Today’s tax departments are rapidly evolving to address new regulations and growing complexity, according to the panel of KPMG tax advisers.
Citing a recent survey by KPMG of 300 Chief Tax Officers (CTOs), BTS Partner David Leiter said that three quarters of respondents are “bullish about growth and growth of the company.” While positive, this means increased work for tax professionals who are expected to do more with less. Meanwhile, the vast majority of respondents, 90 percent, said they are changing the way they do tax planning because of tax reform.
As such, technology plays an increasingly important role in the tax function, he said. “As our organizations become connected enterprises, the stakeholders who work with tax are going to want responses instantly. Saying, ‘I'll get back to you tomorrow’ is not going to be good enough.”

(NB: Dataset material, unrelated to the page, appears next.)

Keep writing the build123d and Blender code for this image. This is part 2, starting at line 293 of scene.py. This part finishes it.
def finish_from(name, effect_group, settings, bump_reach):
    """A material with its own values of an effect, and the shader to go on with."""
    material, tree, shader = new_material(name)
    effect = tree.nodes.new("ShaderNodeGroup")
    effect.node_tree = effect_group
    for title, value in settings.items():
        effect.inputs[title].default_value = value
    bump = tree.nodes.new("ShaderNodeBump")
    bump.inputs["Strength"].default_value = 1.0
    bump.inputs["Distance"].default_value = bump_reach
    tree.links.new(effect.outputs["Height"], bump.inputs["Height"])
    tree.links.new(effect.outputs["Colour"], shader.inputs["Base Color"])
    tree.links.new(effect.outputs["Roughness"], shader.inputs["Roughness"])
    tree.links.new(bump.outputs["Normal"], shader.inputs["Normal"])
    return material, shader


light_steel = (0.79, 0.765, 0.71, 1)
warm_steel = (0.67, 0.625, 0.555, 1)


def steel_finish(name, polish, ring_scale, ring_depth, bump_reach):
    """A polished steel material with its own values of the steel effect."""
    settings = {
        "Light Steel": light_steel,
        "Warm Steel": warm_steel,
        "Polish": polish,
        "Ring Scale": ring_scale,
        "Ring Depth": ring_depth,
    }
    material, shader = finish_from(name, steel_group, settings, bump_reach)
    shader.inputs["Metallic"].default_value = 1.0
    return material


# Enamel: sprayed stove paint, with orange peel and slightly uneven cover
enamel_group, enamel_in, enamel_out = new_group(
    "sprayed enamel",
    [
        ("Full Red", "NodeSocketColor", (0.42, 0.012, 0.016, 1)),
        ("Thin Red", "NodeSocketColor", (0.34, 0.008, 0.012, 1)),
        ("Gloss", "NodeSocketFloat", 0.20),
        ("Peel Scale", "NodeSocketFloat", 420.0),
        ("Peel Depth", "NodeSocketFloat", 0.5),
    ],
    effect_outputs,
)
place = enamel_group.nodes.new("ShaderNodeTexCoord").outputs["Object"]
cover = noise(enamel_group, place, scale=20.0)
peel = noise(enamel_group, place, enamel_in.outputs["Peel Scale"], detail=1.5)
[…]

However, less than half of survey respondents reported that their tax function is keeping up with the rapid evolution of technology. One of KPMG’s solutions, Tax Reimagined, is a technology-first holistic approach designed to reduce costs, optimize quality, and uncover value, Leiter said. KPMG invests more than $100 million a year in tax technology through Tax Ignition, a multidisciplinary resource focused on tax transformation, as well as through other means.
This technology investment is being used to design operating models for the tax function to help realize both immediate and long-term benefits. For example, many companies aren't claiming the research tax credit even though it could amount to seven or eight figures of permanent tax savings, he said. “Why aren't they doing it? Well, they can't get to the data needed to defend the claim. With data enablement, now you can do that—you can unlock that value.”

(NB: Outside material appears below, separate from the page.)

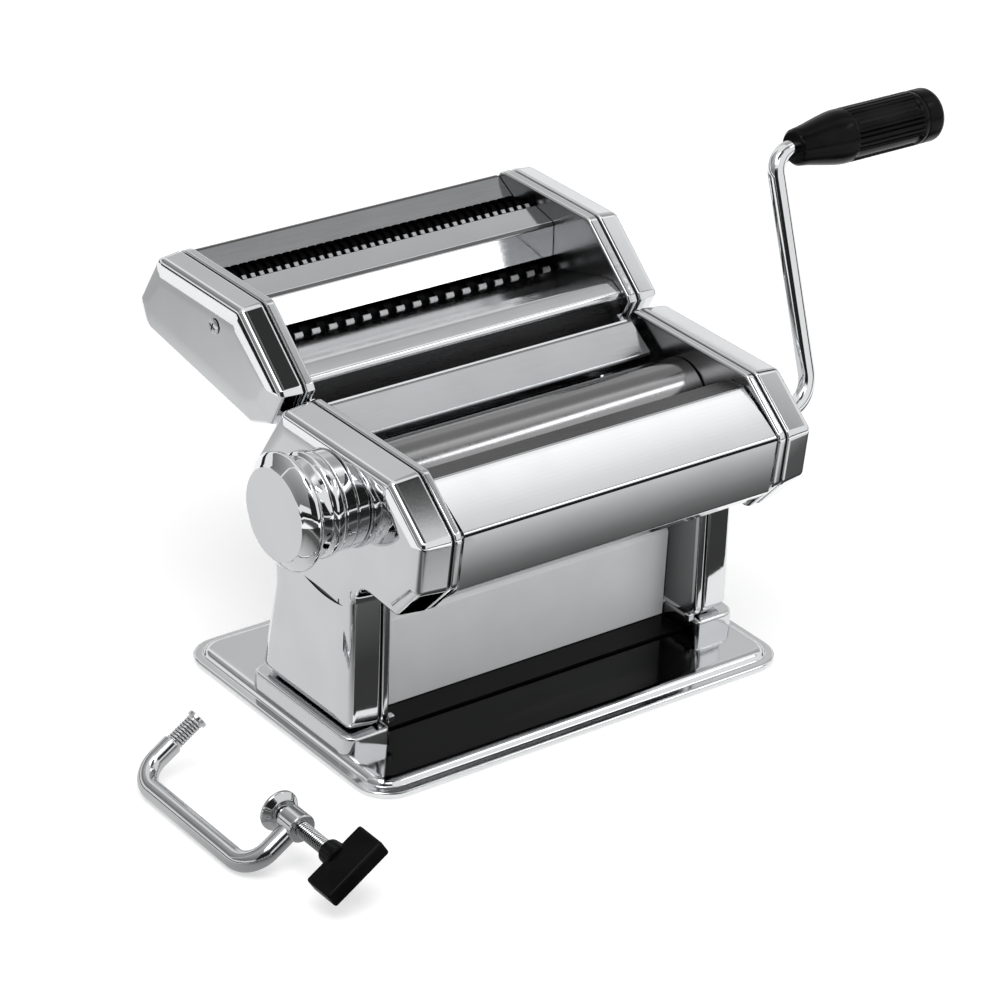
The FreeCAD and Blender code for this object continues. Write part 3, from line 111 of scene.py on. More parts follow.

Novoa, a partner in Global Tax and Transformation, focused on how technology is—and is not—used by tax functions today. According to the KPMG survey, only about a third of CTOs say they are receiving timely insight on the impact of technology or using data analysis to make informed decisions, “categorically a low amount.”
Whether it’s reporting, compliance, or another area of CTO responsibility, “every one of these work streams…relies on the data of the enterprise in order to get it done,” he said. As such, 79 percent of CTOs say that data analytics is one of their leading investments, and 76 percent say they are making investments in emerging technologies.

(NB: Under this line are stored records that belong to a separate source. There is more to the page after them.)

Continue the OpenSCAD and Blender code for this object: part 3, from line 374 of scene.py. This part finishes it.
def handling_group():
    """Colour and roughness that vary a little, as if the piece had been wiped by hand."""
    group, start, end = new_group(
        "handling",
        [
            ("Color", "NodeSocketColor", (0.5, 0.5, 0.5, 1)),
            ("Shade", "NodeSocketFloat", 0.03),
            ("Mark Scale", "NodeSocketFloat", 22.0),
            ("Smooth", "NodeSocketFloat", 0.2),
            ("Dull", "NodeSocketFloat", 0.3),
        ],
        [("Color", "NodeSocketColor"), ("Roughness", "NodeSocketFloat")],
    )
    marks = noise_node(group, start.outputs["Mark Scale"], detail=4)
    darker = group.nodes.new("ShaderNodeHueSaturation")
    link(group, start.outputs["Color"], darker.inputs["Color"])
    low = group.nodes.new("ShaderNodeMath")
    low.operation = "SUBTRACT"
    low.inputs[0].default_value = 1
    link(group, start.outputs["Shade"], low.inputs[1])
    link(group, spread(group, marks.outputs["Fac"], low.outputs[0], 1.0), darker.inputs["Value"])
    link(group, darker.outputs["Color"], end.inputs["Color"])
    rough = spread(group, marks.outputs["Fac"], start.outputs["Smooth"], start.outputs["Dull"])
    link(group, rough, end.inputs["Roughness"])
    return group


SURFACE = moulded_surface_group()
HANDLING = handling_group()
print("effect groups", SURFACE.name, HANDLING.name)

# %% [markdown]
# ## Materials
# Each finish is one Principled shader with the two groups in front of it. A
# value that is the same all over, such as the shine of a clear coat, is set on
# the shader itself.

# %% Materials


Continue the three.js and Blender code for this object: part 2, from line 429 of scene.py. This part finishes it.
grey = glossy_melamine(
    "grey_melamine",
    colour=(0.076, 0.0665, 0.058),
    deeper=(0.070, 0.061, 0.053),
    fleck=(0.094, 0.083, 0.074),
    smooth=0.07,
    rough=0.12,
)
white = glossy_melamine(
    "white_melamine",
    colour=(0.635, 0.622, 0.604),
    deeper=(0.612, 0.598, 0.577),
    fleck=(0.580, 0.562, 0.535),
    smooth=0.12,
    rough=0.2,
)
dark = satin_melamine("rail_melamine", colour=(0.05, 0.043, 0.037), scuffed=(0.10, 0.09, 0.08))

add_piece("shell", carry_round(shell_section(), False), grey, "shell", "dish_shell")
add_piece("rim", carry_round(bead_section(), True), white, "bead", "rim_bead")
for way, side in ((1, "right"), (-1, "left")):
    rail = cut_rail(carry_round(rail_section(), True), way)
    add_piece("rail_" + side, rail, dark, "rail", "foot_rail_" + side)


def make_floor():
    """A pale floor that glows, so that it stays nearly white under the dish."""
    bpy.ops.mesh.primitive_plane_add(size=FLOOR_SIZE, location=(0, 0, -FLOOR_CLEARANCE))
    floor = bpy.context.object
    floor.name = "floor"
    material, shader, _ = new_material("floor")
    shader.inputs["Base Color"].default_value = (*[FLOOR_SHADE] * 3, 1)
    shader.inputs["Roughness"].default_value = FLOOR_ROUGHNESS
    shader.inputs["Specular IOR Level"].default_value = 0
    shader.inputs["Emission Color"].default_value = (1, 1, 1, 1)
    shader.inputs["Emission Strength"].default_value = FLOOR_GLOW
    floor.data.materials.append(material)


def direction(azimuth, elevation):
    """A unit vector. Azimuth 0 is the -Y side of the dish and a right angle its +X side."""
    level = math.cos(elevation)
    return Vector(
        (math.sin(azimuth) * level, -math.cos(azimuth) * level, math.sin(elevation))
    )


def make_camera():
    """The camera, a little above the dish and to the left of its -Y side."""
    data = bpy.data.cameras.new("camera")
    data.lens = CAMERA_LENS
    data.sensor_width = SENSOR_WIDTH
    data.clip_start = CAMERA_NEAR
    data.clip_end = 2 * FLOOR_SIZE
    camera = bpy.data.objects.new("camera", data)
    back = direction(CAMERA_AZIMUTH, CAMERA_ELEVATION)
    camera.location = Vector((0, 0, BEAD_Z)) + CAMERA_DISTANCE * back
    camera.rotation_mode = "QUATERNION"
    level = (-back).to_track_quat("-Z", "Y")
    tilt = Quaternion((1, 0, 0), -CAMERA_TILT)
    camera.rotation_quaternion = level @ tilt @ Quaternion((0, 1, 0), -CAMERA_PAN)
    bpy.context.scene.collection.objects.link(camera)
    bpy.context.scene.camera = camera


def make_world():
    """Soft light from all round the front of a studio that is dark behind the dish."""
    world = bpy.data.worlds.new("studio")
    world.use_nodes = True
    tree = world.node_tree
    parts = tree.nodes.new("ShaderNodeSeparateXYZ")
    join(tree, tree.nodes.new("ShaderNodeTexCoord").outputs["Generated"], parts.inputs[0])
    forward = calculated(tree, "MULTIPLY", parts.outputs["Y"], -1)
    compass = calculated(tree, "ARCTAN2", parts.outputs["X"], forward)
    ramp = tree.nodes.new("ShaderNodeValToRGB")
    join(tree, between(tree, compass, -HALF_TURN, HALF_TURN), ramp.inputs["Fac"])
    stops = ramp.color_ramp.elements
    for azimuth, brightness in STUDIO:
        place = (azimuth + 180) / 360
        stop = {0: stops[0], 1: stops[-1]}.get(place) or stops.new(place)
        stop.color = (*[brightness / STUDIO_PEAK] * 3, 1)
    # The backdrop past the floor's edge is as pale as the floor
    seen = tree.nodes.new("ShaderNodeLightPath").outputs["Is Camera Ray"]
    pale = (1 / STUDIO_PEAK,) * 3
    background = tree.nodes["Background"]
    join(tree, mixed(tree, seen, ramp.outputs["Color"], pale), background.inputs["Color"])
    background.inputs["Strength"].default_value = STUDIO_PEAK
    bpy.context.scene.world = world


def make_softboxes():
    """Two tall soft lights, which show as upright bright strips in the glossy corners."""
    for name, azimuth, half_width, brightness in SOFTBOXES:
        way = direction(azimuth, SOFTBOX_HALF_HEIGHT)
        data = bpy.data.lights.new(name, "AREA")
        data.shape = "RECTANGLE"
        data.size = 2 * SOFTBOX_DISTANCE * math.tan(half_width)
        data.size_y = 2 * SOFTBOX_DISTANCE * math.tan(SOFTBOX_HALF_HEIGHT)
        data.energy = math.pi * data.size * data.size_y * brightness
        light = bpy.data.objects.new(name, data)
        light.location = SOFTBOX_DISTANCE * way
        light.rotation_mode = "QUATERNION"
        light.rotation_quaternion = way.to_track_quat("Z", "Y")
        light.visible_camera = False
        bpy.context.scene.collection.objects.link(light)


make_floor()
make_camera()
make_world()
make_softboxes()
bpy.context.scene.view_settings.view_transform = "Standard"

“Everybody in tax relies upon the data to drive what they do,” Novoa said. With data enablement technology, tax professionals can import data from worldwide global systems, supported by tools such as QlikView and Tableau to enable quick analytics.
At the same time, blockchain technology innovation holds significant potential for the tax function, he said. Blockchains are a way of ordering and verifying transactions in a distributed ledger, where a network of computers maintains and validates a record of consensus of those transactions based on an encrypted audit trail.
Within tax, blockchain can help ensure that transactions are accurate for counterparties while preventing access, deletion, or the corruption of information by bad actors. Blockchain-enabled “smart contracts” are stored and replicated on the system and supervised by the network. Any third parties in a transaction, such as an auditor or a bank, have direct visibility to it in real time.
Blockchain “is fundamentally changing how certain businesses can be done,” Novoa said. “It erases the inefficiencies, and it eliminates risk of tax overstatement due to the fact that you didn't collect the right markup....If you've ever been burned on getting penalty and interest for not reporting the right amount due to the fact that the transaction captured in the existing technology wasn't right, the blockchain makes great sense.”
BTS Partner Herschman provided an assessment of how corporations are sourcing their tax and finance resources with solutions ranging from full internal staffing to comprehensive lift-out solutions in an effort to address a host of issues.
“We're spending a lot of time with departments of all sizes, in all industries, with all different levels of global footprints assessing their internal needs and the problems they're facing,” she said. Many clients are having significant staff turnover at the lower level as well as technology issues based on outmoded technology. “All that impacts their efficiency.”
Herschman stressed the importance of workshops to uncover the details. For VPs of tax and above, “you may think you know what your people are doing, but you don't really know until you start asking,” she said. Different employees might be pulling data from different areas with different methods, for example. “When you start to lay out those step-by-step items, it can be eye-opening to what's going on in the department and what's really frustrating to them.”
Looking at the broad picture, Herschman said that maybe 15 years ago, the tax function was viewed as being either an in-house or outsourced solution. Now, there is a lot more play in between. KPMG has made investments in technology and can share innovation with clients without license fees. As a result, she said, “that kind of midpoint of co-sourcing has become a much more popular option for people to consider.”